The task
Give the data again, word for word.
--- begin Supplied information ---
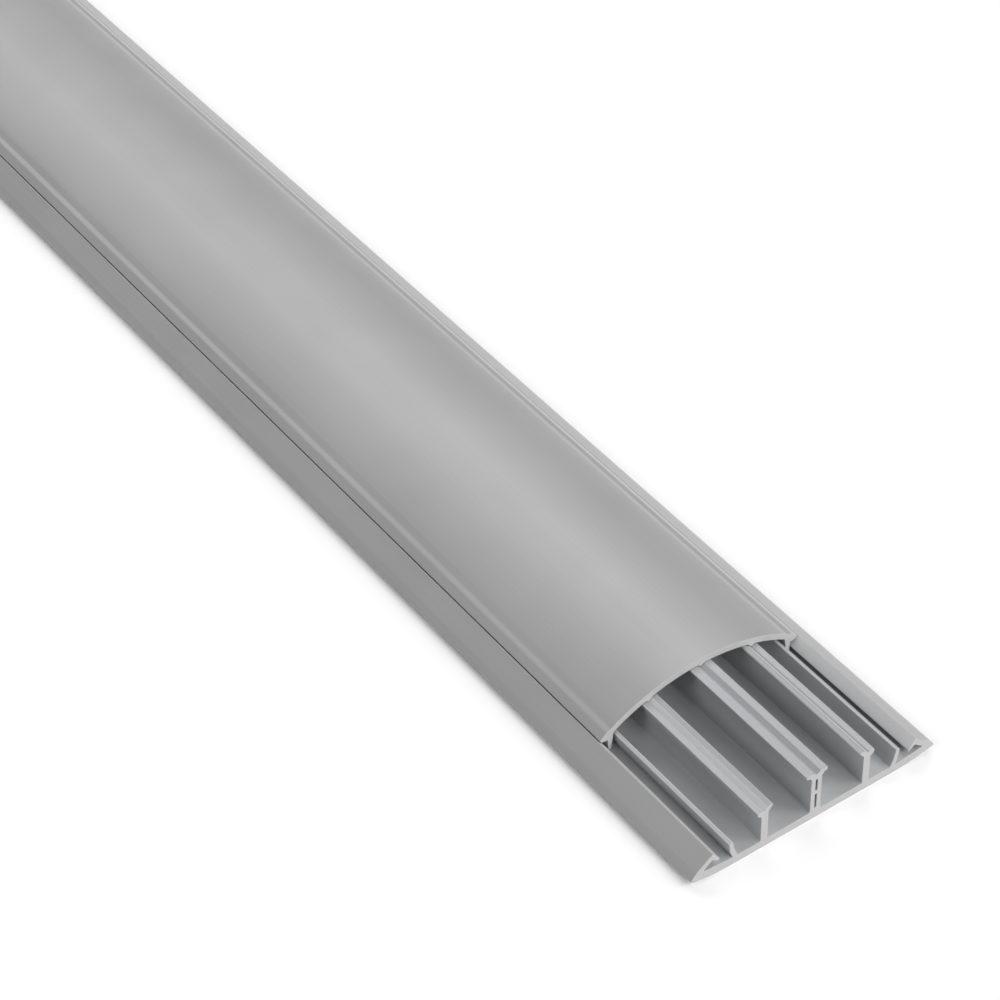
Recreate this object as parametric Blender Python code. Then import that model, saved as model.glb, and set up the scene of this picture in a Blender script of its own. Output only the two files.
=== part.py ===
"""Floor cord cover: a two-piece PVC floor trunking, 75 mm wide and 18 mm high, in a 1 m length.

Both pieces are extrusions along Y. The base lies on the floor and the arched cover is clipped
over it, slid back from the near cut end so that the cable compartments show.
Blender units are metres; the section is drawn in millimetres and scaled once.
X is across the trunking, Y along it and Z up. The middle of the whole object is at X = Y = 0.
"""
import math

import bmesh
import bpy
from mathutils import Matrix

MM = 0.001

# Driving dimensions of the whole object, in millimetres
STOCK_LENGTH = 1000.0
OVERALL_WIDTH = 75.0
OVERALL_HEIGHT = 18.0
COVER_SET_BACK = 44.5
RUNNING_GAP = 0.3

# Base: floor plate and wings
PLATE_TOP = 2.5
FLAT_HALF_WIDTH = 24.0
UNDERSIDE_LIFT_RADIUS = 57.0
WING_EDGE_RADIUS = 0.4
WING_EDGE_LAST_DEG = 39.0
WING_CREASE = (36.0, 4.0)
WING_ROOT = (33.9, 3.35)
WING_ROOT_PLATE_TOP = (25.6, 2.5)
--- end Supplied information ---
Full solution
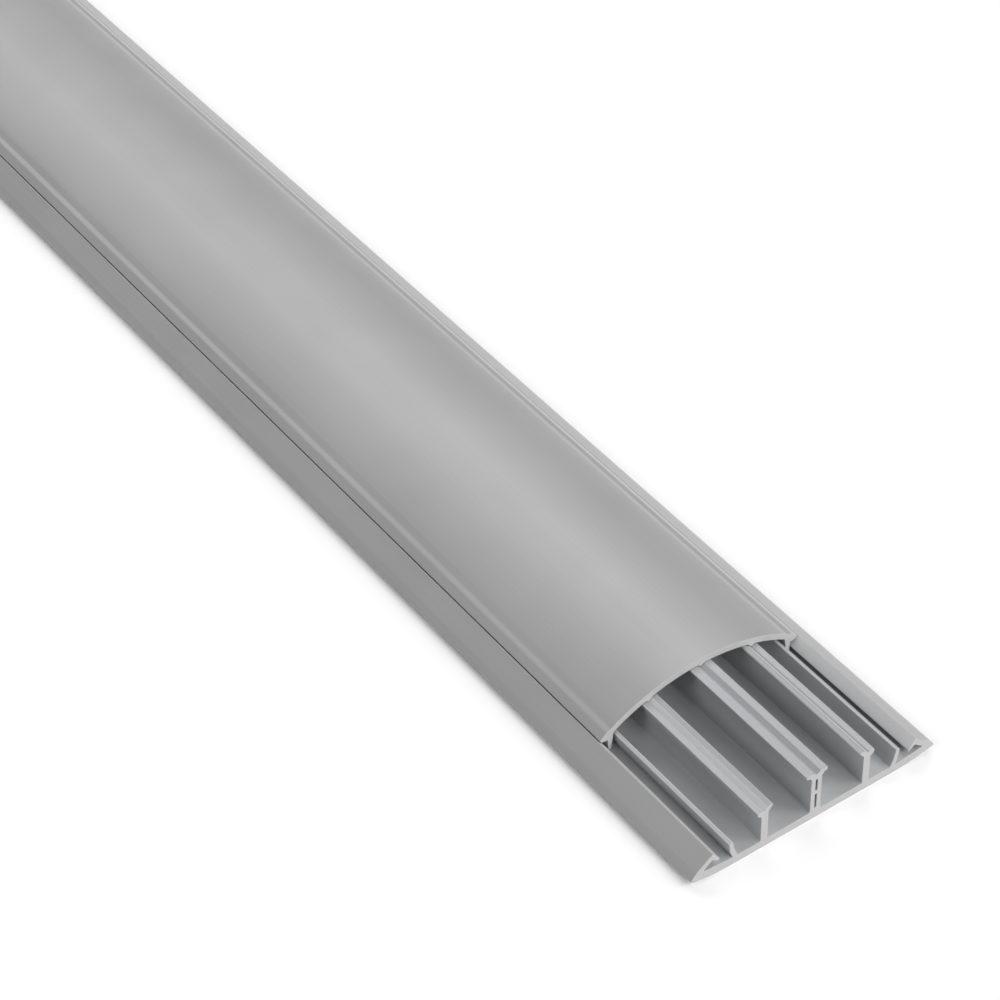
Recreate this object as parametric Blender Python code. Then import that model, saved as model.glb, and set up the scene of this picture in a Blender script of its own. Output only the two files.
=== part.py ===
"""Floor cord cover: a two-piece PVC floor trunking, 75 mm wide and 18 mm high, in a 1 m length.

Both pieces are extrusions along Y. The base lies on the floor and the arched cover is clipped
over it, slid back from the near cut end so that the cable compartments show.
Blender units are metres; the section is drawn in millimetres and scaled once.
X is across the trunking, Y along it and Z up. The middle of the whole object is at X = Y = 0.
"""
import math

import bmesh
import bpy
from mathutils import Matrix

MM = 0.001

# Driving dimensions of the whole object, in millimetres
STOCK_LENGTH = 1000.0
OVERALL_WIDTH = 75.0
OVERALL_HEIGHT = 18.0
COVER_SET_BACK = 44.5
RUNNING_GAP = 0.3

# Base: floor plate and wings
PLATE_TOP = 2.5
FLAT_HALF_WIDTH = 24.0
UNDERSIDE_LIFT_RADIUS = 57.0
WING_EDGE_RADIUS = 0.4
WING_EDGE_LAST_DEG = 39.0
WING_CREASE = (36.0, 4.0)
WING_ROOT = (33.9, 3.35)
WING_ROOT_PLATE_TOP = (25.6, 2.5)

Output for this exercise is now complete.